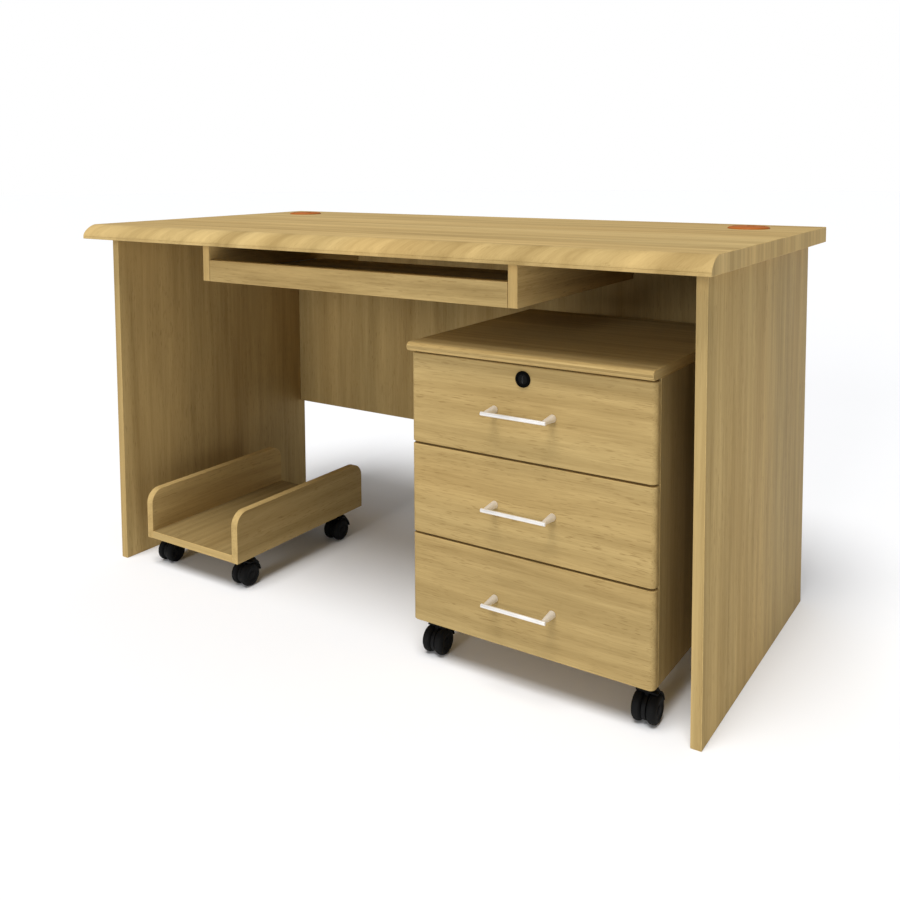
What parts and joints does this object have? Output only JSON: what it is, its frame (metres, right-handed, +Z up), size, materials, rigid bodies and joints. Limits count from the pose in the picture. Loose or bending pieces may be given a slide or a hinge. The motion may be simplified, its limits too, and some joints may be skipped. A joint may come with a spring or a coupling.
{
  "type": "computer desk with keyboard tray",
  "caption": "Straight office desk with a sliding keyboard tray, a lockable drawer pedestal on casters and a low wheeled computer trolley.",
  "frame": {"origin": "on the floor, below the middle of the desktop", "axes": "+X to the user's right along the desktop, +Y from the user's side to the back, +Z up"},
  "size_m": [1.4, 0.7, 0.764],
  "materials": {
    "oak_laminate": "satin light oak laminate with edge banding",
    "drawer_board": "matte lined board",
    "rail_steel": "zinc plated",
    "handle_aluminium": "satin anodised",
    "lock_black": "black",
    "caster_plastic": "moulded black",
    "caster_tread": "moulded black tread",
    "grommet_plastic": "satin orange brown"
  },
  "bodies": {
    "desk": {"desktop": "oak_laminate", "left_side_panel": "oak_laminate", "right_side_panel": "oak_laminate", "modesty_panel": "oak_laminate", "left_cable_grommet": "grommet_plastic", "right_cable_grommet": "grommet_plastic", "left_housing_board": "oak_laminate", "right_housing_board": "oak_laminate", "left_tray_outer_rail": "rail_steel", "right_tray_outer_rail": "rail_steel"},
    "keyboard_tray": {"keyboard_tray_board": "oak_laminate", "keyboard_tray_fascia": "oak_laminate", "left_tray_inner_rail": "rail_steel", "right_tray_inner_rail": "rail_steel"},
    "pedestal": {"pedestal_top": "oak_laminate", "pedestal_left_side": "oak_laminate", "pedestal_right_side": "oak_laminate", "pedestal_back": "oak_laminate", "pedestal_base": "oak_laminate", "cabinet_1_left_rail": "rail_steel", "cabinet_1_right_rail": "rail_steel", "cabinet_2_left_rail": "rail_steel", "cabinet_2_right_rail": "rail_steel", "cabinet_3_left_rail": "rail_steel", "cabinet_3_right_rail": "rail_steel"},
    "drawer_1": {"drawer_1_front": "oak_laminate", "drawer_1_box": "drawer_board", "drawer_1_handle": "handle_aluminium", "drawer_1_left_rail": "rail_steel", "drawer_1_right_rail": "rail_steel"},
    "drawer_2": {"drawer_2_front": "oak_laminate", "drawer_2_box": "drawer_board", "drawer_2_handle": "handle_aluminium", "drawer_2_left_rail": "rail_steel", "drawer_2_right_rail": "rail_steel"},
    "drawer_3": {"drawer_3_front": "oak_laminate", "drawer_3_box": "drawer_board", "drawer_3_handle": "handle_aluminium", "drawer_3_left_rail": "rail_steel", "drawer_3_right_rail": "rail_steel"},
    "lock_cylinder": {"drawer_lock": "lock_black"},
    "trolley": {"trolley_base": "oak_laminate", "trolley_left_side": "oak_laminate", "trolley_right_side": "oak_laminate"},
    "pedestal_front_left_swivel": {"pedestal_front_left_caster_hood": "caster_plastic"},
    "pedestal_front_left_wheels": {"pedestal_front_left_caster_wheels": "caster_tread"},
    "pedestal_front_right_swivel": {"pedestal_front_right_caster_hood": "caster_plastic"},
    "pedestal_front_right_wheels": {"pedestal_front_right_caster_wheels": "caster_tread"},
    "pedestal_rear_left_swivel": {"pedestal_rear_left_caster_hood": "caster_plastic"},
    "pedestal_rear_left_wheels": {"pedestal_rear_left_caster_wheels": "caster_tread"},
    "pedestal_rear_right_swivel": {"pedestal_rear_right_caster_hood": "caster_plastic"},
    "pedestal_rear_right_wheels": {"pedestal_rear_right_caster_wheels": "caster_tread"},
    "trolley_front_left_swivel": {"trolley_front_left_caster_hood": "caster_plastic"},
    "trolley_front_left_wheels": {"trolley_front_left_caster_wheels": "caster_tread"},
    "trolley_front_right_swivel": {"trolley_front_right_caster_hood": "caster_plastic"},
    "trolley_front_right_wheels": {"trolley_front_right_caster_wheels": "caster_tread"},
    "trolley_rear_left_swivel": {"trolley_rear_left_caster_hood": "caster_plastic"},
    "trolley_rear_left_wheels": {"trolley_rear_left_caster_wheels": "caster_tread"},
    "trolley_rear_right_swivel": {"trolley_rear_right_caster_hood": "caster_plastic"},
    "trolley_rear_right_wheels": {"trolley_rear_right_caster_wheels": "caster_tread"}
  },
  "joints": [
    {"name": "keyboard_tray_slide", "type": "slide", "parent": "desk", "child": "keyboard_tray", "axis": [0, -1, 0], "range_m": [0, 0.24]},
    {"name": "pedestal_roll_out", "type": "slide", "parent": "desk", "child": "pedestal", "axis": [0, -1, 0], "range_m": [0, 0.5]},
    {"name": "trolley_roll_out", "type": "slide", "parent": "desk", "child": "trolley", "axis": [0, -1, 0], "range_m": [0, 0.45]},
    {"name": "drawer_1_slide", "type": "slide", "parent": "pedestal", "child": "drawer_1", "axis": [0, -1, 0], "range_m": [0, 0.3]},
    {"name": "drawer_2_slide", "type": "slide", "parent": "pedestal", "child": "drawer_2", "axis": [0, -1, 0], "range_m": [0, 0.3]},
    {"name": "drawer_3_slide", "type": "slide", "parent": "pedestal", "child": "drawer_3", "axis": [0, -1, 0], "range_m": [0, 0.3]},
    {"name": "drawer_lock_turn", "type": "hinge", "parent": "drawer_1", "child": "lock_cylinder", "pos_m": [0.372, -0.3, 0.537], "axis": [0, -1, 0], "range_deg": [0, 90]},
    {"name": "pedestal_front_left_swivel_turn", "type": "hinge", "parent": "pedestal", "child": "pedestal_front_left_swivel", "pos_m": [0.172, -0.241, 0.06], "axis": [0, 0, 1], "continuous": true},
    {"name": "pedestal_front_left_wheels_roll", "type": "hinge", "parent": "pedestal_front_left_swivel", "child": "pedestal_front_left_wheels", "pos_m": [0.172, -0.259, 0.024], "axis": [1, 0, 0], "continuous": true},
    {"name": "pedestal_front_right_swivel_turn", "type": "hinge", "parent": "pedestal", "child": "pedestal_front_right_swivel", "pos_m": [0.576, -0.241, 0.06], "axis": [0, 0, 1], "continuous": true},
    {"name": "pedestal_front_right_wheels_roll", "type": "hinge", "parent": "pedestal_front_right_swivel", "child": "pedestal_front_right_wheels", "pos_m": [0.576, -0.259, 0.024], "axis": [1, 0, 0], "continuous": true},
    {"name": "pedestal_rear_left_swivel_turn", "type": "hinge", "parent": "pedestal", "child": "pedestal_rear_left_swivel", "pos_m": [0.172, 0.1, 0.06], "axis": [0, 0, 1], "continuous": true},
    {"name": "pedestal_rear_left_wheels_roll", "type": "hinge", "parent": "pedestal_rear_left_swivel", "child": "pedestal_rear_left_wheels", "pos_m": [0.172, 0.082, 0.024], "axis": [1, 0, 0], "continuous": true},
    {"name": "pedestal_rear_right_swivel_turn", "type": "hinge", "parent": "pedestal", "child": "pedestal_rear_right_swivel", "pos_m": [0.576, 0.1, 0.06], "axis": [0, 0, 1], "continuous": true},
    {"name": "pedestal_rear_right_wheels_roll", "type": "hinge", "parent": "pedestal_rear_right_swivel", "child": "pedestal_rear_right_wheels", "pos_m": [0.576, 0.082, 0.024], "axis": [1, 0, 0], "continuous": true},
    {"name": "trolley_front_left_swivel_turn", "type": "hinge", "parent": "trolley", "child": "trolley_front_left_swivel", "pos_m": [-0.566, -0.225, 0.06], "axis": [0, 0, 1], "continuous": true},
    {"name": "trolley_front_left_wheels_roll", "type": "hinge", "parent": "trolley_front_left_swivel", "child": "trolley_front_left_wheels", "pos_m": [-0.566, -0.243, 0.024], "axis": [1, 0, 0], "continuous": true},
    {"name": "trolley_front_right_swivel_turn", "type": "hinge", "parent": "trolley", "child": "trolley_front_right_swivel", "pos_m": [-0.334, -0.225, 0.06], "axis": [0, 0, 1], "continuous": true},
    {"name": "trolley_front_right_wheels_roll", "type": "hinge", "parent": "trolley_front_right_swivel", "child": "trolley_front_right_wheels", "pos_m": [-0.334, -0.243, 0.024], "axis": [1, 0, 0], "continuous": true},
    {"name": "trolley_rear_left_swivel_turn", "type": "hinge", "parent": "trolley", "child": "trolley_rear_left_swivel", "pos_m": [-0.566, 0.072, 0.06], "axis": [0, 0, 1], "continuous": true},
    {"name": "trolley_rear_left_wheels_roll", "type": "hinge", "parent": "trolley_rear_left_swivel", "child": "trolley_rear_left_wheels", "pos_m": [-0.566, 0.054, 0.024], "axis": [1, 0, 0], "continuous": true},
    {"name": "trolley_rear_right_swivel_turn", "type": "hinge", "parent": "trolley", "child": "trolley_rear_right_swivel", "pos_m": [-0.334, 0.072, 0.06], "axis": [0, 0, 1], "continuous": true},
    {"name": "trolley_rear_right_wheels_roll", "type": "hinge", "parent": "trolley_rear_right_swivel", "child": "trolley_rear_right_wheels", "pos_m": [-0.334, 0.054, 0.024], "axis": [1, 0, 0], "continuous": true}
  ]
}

◇ ◇ ◇ ◇ ◇ ◇ ◇

Work to complete: Pull out each line containing the word "frame" and copy it.

Response:
What parts and joints does this object have? Output only JSON: what it is, its frame (metres, right-handed, +Z up), size, materials, rigid bodies and joints. Limits count from the pose in the picture. Loose or bending pieces may be given a slide or a hinge. The motion may be simplified, its limits too, and some joints may be skipped. A joint may come with a spring or a coupling.
  "frame": {"origin": "on the floor, below the middle of the desktop", "axes": "+X to the user's right along the desktop, +Y from the user's side to the back, +Z up"},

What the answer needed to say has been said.